The samurai tradition linked martial ability with inner discipline, education, and responsibility. In its best form, it sought a warrior who could act with courage while remaining governed by principle.

Upbringing

  • Samurai youth were raised to understand family duty, service, etiquette, and reputation.
  • Training often included literature, calligraphy, strategy, and moral instruction alongside martial practice.
  • The goal was not brute aggression, but a cultivated person capable of disciplined action.

Physical Training

  • Swordsmanship, archery, riding, and repeated drills formed technical precision.
  • Practice cultivated posture, timing, patience, and body control rather than only raw power.
  • A warrior’s body was expected to move with restraint, accuracy, and readiness.

Mental Discipline

  • Meditative practices and reflection could sharpen awareness and reduce panic.
  • Samurai culture often emphasized acceptance of mortality, which helped free action from hesitation.
  • Mental discipline meant choosing clarity over impulse and duty over vanity.

Warrior Ethic

  • Honor was connected to loyalty, truthfulness, courage, and conduct.
  • Inspiration can be drawn from the call to live with integrity, while still recognizing that history was complex and not always noble.
  • The lasting lesson is that strength without character is incomplete.

Social Function

Why Societies Maintain Warrior Castes

Across history and into the present day, many societies have maintained distinct warrior classes because danger remains constant, political order can still fracture, and communities still need people trained to answer violence with disciplined force.

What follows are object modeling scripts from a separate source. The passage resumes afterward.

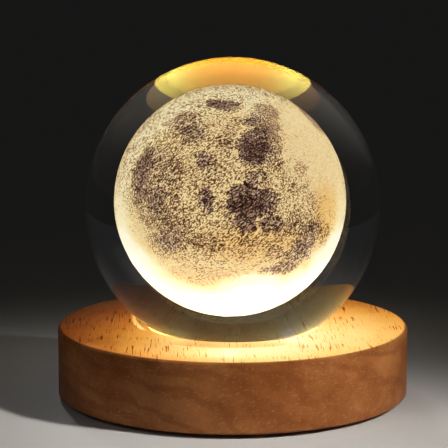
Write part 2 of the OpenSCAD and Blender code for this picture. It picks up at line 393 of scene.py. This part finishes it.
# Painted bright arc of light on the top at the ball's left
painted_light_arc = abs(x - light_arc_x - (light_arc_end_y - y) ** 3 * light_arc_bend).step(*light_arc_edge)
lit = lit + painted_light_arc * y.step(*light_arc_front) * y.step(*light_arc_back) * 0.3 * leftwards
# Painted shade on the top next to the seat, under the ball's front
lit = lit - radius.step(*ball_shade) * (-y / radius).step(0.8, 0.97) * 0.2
lit = lit - dash_mask * 0.32 - fibres.step(0.45, 0.8) * 0.06
lit = lit + (clouds - 0.5) * 0.2 + rings * 0.015
top_glow = beech.ramp(lit, [
    (0.0, (0, 0, 0)), (0.2, (104, 48, 14)), (0.4, (164, 98, 28)), (0.55, (220, 154, 62)),
    (0.7, (241, 199, 112)), (0.8, (248, 224, 142)), (0.9, (250, 242, 184)), (1.0, (255, 255, 247)),
])
lit_skin = (top_z - 0.0012, top_z - 0.0002)
edge_fade = (0.0472, 0.0464)
inside_rim = rim_radius - 0.0004
on_top = z.step(*lit_skin) * radius.step(inside_rim, rim_radius) * radius.step(*edge_fade)

# The painted glow in the recess is far brighter: its straight wall most of all, the cone under the
# ball least, with painted shade on the cone's front where the ball covers it
well_floor = (0.0076, 0.0083)
# Colours of the painted glow on the recess wall
glow_yellow, glow_orange = (1.0, 0.79, 0.14), (1.0, 0.46, 0.03)
front = (-y / radius).step(0.45, 1.0)
in_recess = radius.step(rim_radius, inside_rim) * z.step(*well_floor)
on_cone = z.step(throat_high_z - 0.0002, throat_high_z + 0.0003)
wall_light = 1 - on_cone * (0.25 + 0.68 * front)
wall_glow = beech.mix(front, glow_yellow, glow_orange)

# The painted glows of the top and the recess are the wood's emission
emission_full = 8.0
glow = beech.mix(on_top / emission_full, (0, 0, 0), top_glow)
recess_glow = beech.mix(in_recess * wall_light, (0, 0, 0), wall_glow)
relief = -(dash_mask * 0.7 + fibres * 0.3)
beech.feed(
    base_color=wood,
    roughness=0.4 + dash_mask * 0.25 + clouds * 0.15,
    emission_color=beech.mix(1.0, glow, recess_glow, "ADD"),
    emission_strength=emission_full,
    normal=beech.bump(relief, 0.00006, 0.6),
)
dressed("wood_base", beech.material, bevel=wood_easing)

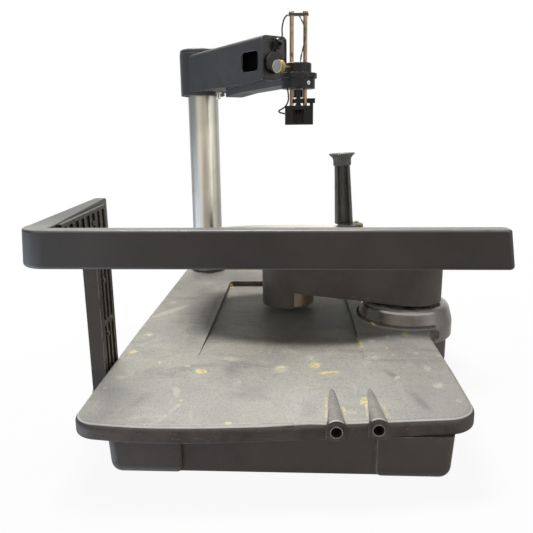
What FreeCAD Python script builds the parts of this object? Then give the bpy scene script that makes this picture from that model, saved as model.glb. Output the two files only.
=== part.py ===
import FreeCAD, Part
import math
import os

V = FreeCAD.Vector
os.makedirs("parts", exist_ok=True)

# ---------------------------------------------------------------------------
# Bench fraction collector: a low housing with a recessed work deck, a powered
# swing arm that carries a turning rack plate, a column with a delivery arm and
# a height-adjustable drop head, and an L-shaped guard bar round the front left.
# Millimetres. X to the right, Y away from the user, Z up, bench at z = 0.
# The drawing frame has x = 0 on the deck's centre plane and y = 0 on the front
# face of the guard bar; ORIGIN moves it to the bottom centre of the whole box.
# ---------------------------------------------------------------------------
ORIGIN = V(6.288, 299.50, 0.0)

# deck and housing
DECK_TOP = 58.0
DECK_T = 15.5
DECK_HALF_W = 180.0
DECK_REAR = 602.0
RECESS_HALF_W = 91.5
RECESS_REAR = 477.0
RECESS_FRONT = 150.0
RECESS_DEPTH = 7.8
TRAY_X0, TRAY_X1 = -153.0, 155.5
TRAY_Y0, TRAY_Y1 = 19.0, 592.0
TRAY_Z0 = 3.5
FOOT_Z0 = 0.6
TRAY_WALL = 3.0
BLOCK_Y = 15.0
BLOCK_L, BLOCK_R = -84.5, 86.5
SPOUT_X = (51.0, 87.3)
SPOUT_FACE = (5.2, 9.8)
SPOUT_R = 9.2
SPOUT_BORE_R = 4.8
SPOUT_Z = 51.6
# shoulder
SH = (166.5, 300.5)
TC = (161.5, 305.5)
TC_R = 62.0
SH_TOP_Z = 80.3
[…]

A warrior caste is never only about fighting. It is also a way of organizing protection, loyalty, authority, and sacrifice.

Protection And Survival

In insecure worlds, and in modern states as well, communities need a trained group ready to defend borders, families, infrastructure, trade, and civic life. Specialization makes protection more reliable than asking untrained people to become warriors only when crisis arrives.

Order And Continuity

Warrior castes have often upheld internal order as much as external defense. Kings once relied on them, and modern states still rely on professional armed institutions, to secure law, maintain authority, and preserve continuity in times of unrest, invasion, or national emergency.

Discipline As A Social Ideal

Many cultures treated the warrior not just as a fighter, but as a model of endurance, obedience, courage, and duty. The caste helped embody values the wider society wanted to honor, even when ordinary people did not live by the same demands.

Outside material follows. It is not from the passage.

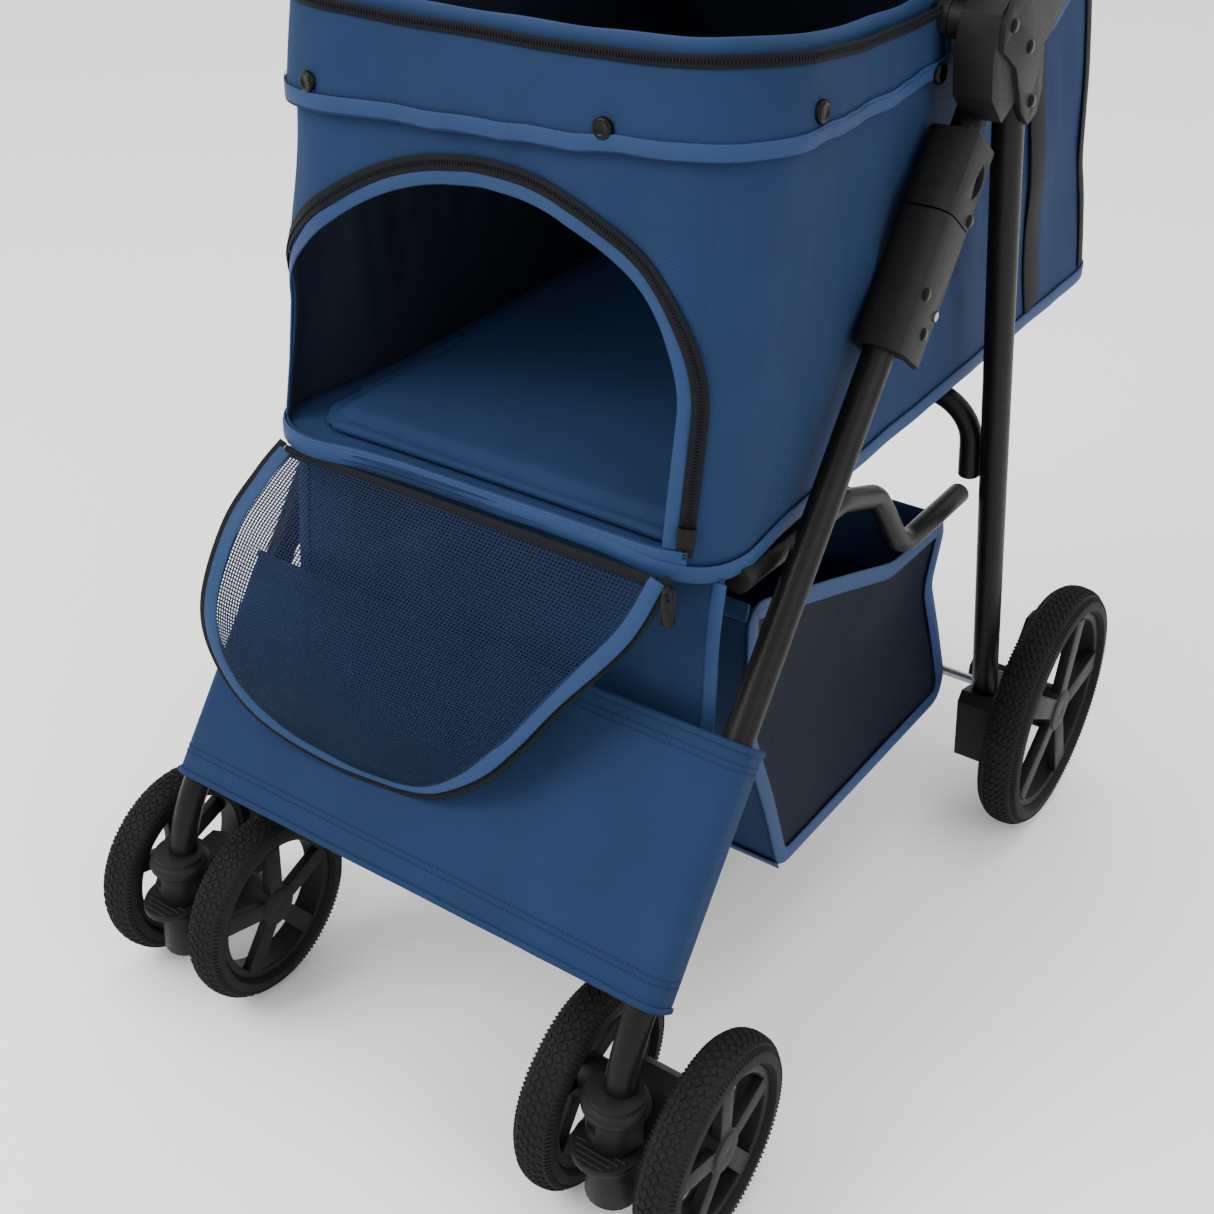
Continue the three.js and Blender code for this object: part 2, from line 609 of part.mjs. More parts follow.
// A five-spoke moulded wheel: rim band, spoke web and hub, with a blind axle bore from the inside.
function rimSolid({ width, rim, hub, web }, outward) {
  const h = width / 2;
  const bandInner = rim - 5;
  const disc = roundShape(rim - 1, WHEEL_SIDES);
  const spokes = 5;
  for (let k = 0; k < spokes; k++) disc.holes.push(spokeWindow(bandInner, hub, k, spokes));
  const plate = new THREE.ExtrudeGeometry(disc, { depth: web, bevelEnabled: false, curveSegments: 1 })
    .rotateX(-Math.PI / 2).translate(0, outward > 0 ? h - web - 4 : -h + 4, 0);
  const band = new THREE.LatheGeometry([[bandInner, -h * 0.7], [rim, -h * 0.7], [rim, h * 0.7],
    [bandInner, h * 0.7], [bandInner, -h * 0.7]].map(([r, a]) => new THREE.Vector2(r, a)), WHEEL_SIDES);
  const axial = (a, b, r, sides) => rod([0, outward * a, 0], [0, outward * b, 0], r, sides);
  return cut(join(plate, band, axial(-h + 1, h - 2, hub, 16)), axial(-h, h - 5, AXLE_R + 0.3, 12));
}

function spokeWindow(outer, hub, k, count) {
  const step = (2 * Math.PI) / count;
  const middle = (k + 0.5) * step;
  const halfSpoke = outer * 0.105;
  const inner = hub + 3;
  const a0 = step / 2 - Math.asin((halfSpoke + 1) / inner) * 0.82;
  const a1 = step / 2 - Math.asin(halfSpoke / outer);
  const points = [];
  for (let j = 0; j <= 4; j++) points.push([outer - 0.5, middle - a1 + (j / 4) * 2 * a1]);
  for (let j = 0; j <= 1; j++) points.push([inner, middle + a0 - j * 2 * a0]);
  return new THREE.Path(points.map(([r, a]) => new THREE.Vector2(r * Math.cos(a), r * Math.sin(a))).reverse());
}

function wheel(name, size, x, axle, outward) {
  addPart(`${name}_tyre`, onAxle(tyre(size), x, axle), tyreRubber);
  addPart(`${name}_hub`, onAxle(rimSolid(size, outward), x, axle), blackPlastic);
}

// ---- lock sliders -----------------------------------------------------------------------------------

function lockSlider(side) {
  const half = CASING_WIDTH / 2;
  const from = CASING_TO + 1;
  const body = legPrism(roundedOutline(-half, -13, half, PIVOT_OFFSET + 10, 11), side, from, SLIDER_TO);
  const collar = legPrism(roundedOutline(-half + 0.1, -15, half, PIVOT_OFFSET + 13, 12), side, from, from + 12);
  const lens = [];
  for (let k = 0; k <= 6; k++) lens.push([from + 16 + k * 4, 14 + 9 * Math.sin((k / 6) * Math.PI)]);
  const lensPoints = lens.map(([s, n]) => onLeg(0, s, n).slice(1));
  const back = [onLeg(0, from + 28, 10).slice(1)];
  const x = side * LEG_X;
  const [x0, x1] = [x + side * 9, x + side * 24].sort((a, b) => a - b);
  const window = sidePlate([...lensPoints, ...back].reverse(), x0, x1);
  return cut(join(body, collar), window,
    upperTubeTo(side, UPPER_END, TUBE_R + GAP));
}

// ---- assembly ---------------------------------------------------------------------------------------

for (const [hand, side] of SIDES) {
  const x = side * LEG_X;
  addPart(`front_leg_${hand}`, frontLegTube(side, TUBE_R, TUBE_WALL), blackTube);
  addPart(`leg_casing_${hand}`, legCasing(side), blackPlastic);
  addPart(`caster_socket_${hand}`, casterSocket(side), blackPlastic);
  addPart(`fold_pivot_pin_${hand}`, crossRod(x - 18, x + 18, FOLD_PIVOT, PIN_R, 10), steel);
  addPart(`upper_tube_${hand}`, upperTube(side), blackTube);
  addPart(`knuckle_${hand}`, knuckle(side), blackPlastic);
  addPart(`hinge_bracket_${hand}`, hingeBracket(side), steel);
  addPart(`lock_slider_${hand}`, lockSlider(side), blackPlastic);
  addPart(`rear_leg_${hand}`, rearLeg(side), blackTube);
  addPart(`axle_housing_${hand}`, axleHousing(side), blackPlastic);
  addPart(`brake_pedal_${hand}`, brakePedal(side), blackPlastic);
  addPart(`seat_rail_${hand}`, seatRail(side), blackTube);
  addPart(`caster_fork_${hand}`, casterFork(side), blackPlastic);
  addPart(`swivel_lock_${hand}`, swivelLock(side), blackPlastic);
  wheel(`front_outer_wheel_${hand}`, FRONT_WHEEL, x + side * FRONT_TRACK, [0, 75], side);
  wheel(`front_inner_wheel_${hand}`, FRONT_WHEEL, x - side * FRONT_TRACK, [0, 75], -side);
  wheel(`rear_wheel_${hand}`, REAR_WHEEL, side * REAR_WHEEL_X, REAR_AXLE, side);
}

addPart('front_cross_tube', frontCrossTube(), blackTube);
addPart('handle_tube', handleTube(TUBE_R, TUBE_WALL), blackTube);
addPart('handle_grip', handleGrip(), gripFoam);
addPart('cup_tray', cupTray(), blackPlastic);
addPart('front_canopy_bow', canopyBow(FRONT_BOW), blackPlastic);
addPart('rear_canopy_bow', canopyBow(REAR_BOW), blackPlastic);
addPart('rear_bow', rearBow(), blackTube);
addPart('rear_axle', rearAxle(), steel);
addPart('rail_cross_tube', railCrossTube(), blackTube);
// The rear bow passes between the two floor panels as the frame folds.
addPart('floor_board_front', floorSheet(78, 388, 0.5, 3, 158), hardboard);
addPart('floor_board_rear', floorSheet(443, 676, 0.5, 3, 158), hardboard);
addPart('floor_mat', floorSheet(80, 672, 4, 10, 157), navyFabric);
addPart('cabin', cabin(), navyFabric);
addPart('canopy_front', canopyFront(), navyFabric);
addPart('canopy_rear', canopyRear(), navyFabric);
addPart('apron', apron(), navyFabric);
addPart('front_panel', frontPanel(), navyFabric);
addPart('basket', basket(), navyMesh);
addPart('door_flap', doorFlap(), navyMesh);
addPart('zip_pull', zipPull(), blackPlastic);

stroller.position.y = -CENTRE_Y;

export default stroller;
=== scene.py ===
import json
import math

import bmesh
import bpy
from mathutils import Matrix, Vector, noise


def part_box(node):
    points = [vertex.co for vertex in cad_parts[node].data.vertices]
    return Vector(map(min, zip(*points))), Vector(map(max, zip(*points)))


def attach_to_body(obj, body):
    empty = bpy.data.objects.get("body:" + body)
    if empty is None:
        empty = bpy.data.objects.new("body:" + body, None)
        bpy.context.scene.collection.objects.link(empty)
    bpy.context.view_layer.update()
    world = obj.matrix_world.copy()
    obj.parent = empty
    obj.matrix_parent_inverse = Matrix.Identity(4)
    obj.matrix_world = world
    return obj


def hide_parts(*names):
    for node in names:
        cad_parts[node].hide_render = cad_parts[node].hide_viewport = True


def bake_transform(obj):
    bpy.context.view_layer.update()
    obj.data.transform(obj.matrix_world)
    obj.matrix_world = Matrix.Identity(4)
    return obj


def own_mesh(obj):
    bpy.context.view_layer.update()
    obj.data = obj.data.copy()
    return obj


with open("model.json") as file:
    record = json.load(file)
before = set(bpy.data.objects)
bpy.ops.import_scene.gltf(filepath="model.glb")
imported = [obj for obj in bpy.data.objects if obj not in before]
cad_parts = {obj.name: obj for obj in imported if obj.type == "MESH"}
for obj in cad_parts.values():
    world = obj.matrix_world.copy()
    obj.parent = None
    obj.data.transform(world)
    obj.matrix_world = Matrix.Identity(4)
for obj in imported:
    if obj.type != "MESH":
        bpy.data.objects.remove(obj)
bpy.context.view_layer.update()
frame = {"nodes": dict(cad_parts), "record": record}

# ---- camera ------------------------------------------------------------------------------------
# A lens of about 51 mm at chest height, in front of the stroller and to the pusher's left, turned
# down onto it, with a little sideways shift and almost no roll.

lens_shift = (0.1259, -0.0773)
level_right = Vector((0.7895, 0.6137, 0.0))
level_up = Vector((-0.2904, 0.3736, 0.8809))
camera_roll = math.radians(-0.52)

camera_data = bpy.data.cameras.new("camera")
camera_data.lens = 51.4
camera_data.sensor_width = 36.0
camera_data.shift_x, camera_data.shift_y = lens_shift
camera = bpy.data.objects.new("camera", camera_data)
right = math.cos(camera_roll) * level_right + math.sin(camera_roll) * level_up
up = math.cos(camera_roll) * level_up - math.sin(camera_roll) * level_right
turn = Matrix((right, up, right.cross(up))).transposed()
camera.matrix_world = Matrix.Translation((0.5795, -1.0094, 0.9348)) @ turn.to_4x4()
bpy.context.scene.collection.objects.link(camera)
bpy.context.scene.camera = camera

# ---- front legs, upper tubes and cross tube ------------------------------------------------------
# Round mild steel tube, 20 mm outside, cut, bent on a former and powder coated satin black. The legs
# run from the caster sockets up into the moulded casings; the upper tubes carry the push handle.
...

Transmission Of Skill And Identity

Combat skill, command habits, ritual, and moral codes were easier to preserve when passed through households, institutions, and generations. A warrior caste became a living memory of how a society believed protection should be carried.

Formation

How Warriors Are Made

The warrior ideal has always reached beyond weapons. It is a long shaping of body, mind, and purpose. Training is not there to create aggression. It exists to create control.

Pillar

Physical Readiness

Strength, stamina, skill, recovery, and care for the body. Training turns effort into capability so courage has something real to stand on.

Pillar

Mental Control

Attention, emotional regulation, patience, and the ability to function under pressure. A clear mind keeps strength from becoming wasteful.

Pillar

Moral Purpose

Service, honor, restraint, and responsibility. A warrior ethic asks not only, 'Can I act?' but also, 'Should I, and for whom?'

Mental Side

Calm Under Weight

The physical side of training is visible. The mental side often does the heavier work. Warriors throughout history learned to act while tired, afraid, uncertain, and uncomfortable.

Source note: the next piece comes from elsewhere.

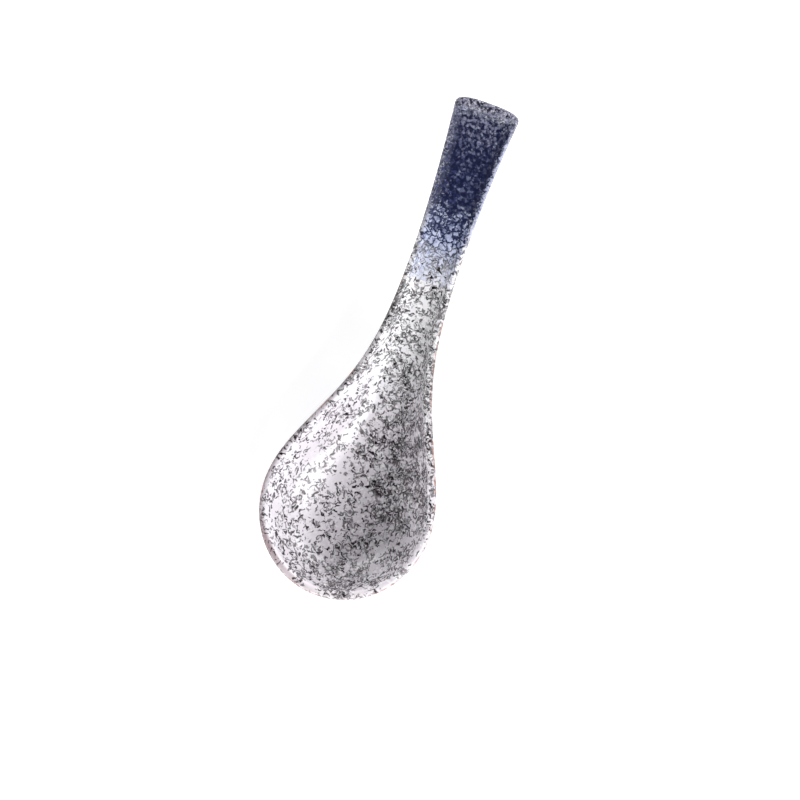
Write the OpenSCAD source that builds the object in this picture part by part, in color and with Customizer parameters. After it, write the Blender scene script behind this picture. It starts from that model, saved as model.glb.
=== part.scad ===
// Ceramic soup spoon: stoneware bowl and handle under a glaze coat.
// The spoon stands on its foot. The origin is on the table, under the bowl's widest section.
// +X runs from the bowl toward the handle and +Z is up.

/* [Spoon] */
// Length seen from above, from the bowl's tip to the handle's end
spoon_l = 133.8; // [122:0.2:146]
// Height of the handle's end above the table
spoon_h = 35; // [30:0.5:44]

/* [Bowl] */
// Width of the bowl over its lip
bowl_w = 45.8; // [40:0.2:52]
// How far the tip lies in front of the widest section
tip_l = 24; // [21:0.5:28]
// Height of the lip at the widest section
lip_h = 17; // [15:0.5:20]
// Extra height of the lip at the tip
tip_lift = 0.6; // [0:0.1:2]
// Depth of the bowl below its lip
bowl_depth = 12; // [10:0.5:13]
// Length of the level floor in front of the widest section
floor_l = 8; // [5:0.5:10]
// Distance over which the bowl's sides draw in toward the neck
flank_l = 30; // [27:0.5:35]
// Distance over which the bowl's depth runs out along the neck
channel_l = 47; // [40:1:50]

/* [Handle] */
// Width of the handle at its narrowest
neck_w = 13; // [11:0.2:16]
// Width of the handle at its end
end_w = 17.6; // [14:0.2:22]
// Length over which the handle flares toward its end
flare_l = 44; // [34:1:52]
// Length of the rounded corners at the handle's end
corner_l = 3; // [2:0.25:5]
// Thickness of the handle under its dish
handle_t = 4.4; // [3.8:0.1:6]
// Depth of the handle's dish below its rims
dish_depth = 0.9; // [0.4:0.1:1.4]
// Where the lip starts to rise toward the handle
rise_x = 12; // [5:1:20]
// Length of the S curve along which it rises, of which the handle's end cuts off the last part
rise_l = 138; // [120:2:160]

/* [Lip] */
// Radius of the bowl's rounded lip
lip_r = 1.2; // [0.9:0.05:1.5]
// Radius of the rims along the handle
rim_r = 1; // [0.8:0.05:1.3]
// Radius of the rim across the handle's end
end_rim_r = 2.2; // [1.2:0.1:2.4]

/* [Foot] */
// Height of the foot below the glazed underside
foot_h = 1; // [0.6:0.1:1.6]
// Width of the foot under the bowl
foot_w = 18; // [14:0.5:19]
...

That inner training develops emotional control, patience, situational awareness, humility before instruction, and the ability to keep faith with a mission when easy excuses are close at hand.

Fortitude means carrying responsibility without becoming ruled by panic, ego, or resentment. It is endurance shaped by character.

Physical Side

Capability You Can Rely On

Across ages, physical preparation has meant more than size or force. It has meant readiness: the ability to move, endure, and keep functioning when conditions turn harsh.

Repetition builds trust. When the body has been trained with seriousness, skill becomes available under pressure instead of collapsing at the moment it matters most.

In that sense, physical discipline is an act of care toward others. It prepares a person to carry weight that may not belong to them alone.

Living Code

What It Means To Stand In Defense Of Others

The deepest warrior traditions point toward service, not vanity. They ask a person to put comfort below responsibility and to treat strength as something entrusted, not owned.

Fortitude

Fortitude is not loud. It is the steady decision to keep moving when the task is cold, repetitive, uncertain, or heavy. It is physical endurance joined to moral steadiness.

Protection

To stand ready in defense of others is to accept responsibility larger than the self. The meaning lies not in violence, but in service, restraint, and the willingness to bear burden for people who may never know your name.

Honor

Honor is not image management. It is what remains when no audience is present: truthfulness, discipline, reliability, and respect for the lives affected by your decisions.

Brotherhood And Sisterhood

Warrior traditions repeatedly return to one truth: no one stands alone for long. Bonds formed under strain teach loyalty, humility, and the obligation to strengthen the people beside you.

Honor

To Put Your Life On The Line

To risk yourself in protection of others is one of the clearest declarations that some things matter more than comfort or self-preservation. That fact gives military service, rescue work, and public duty a gravity few callings can match.

Yet true honor is not hunger for danger. It is sober willingness. It is the decision to become dependable, disciplined, and morally grounded before the moment of crisis ever arrives.

The highest form of strength is often restrained strength: powerful enough to act, wise enough not to misuse that power, and steady enough to remain faithful to the people one serves.

For Any Reader

A General Lesson

Not everyone will wear a uniform. The philosophy still reaches wider. Anyone can learn from the warrior demand for discipline, responsibility, humility, courage, and readiness to serve.

These lessons belong not only to battlefields but to homes, workplaces, teams, friendships, and moments of hardship. A person becomes stronger not by domination, but by becoming more trustworthy when life grows hard.

"Train so that courage is supported by discipline, and let discipline be guided by honor."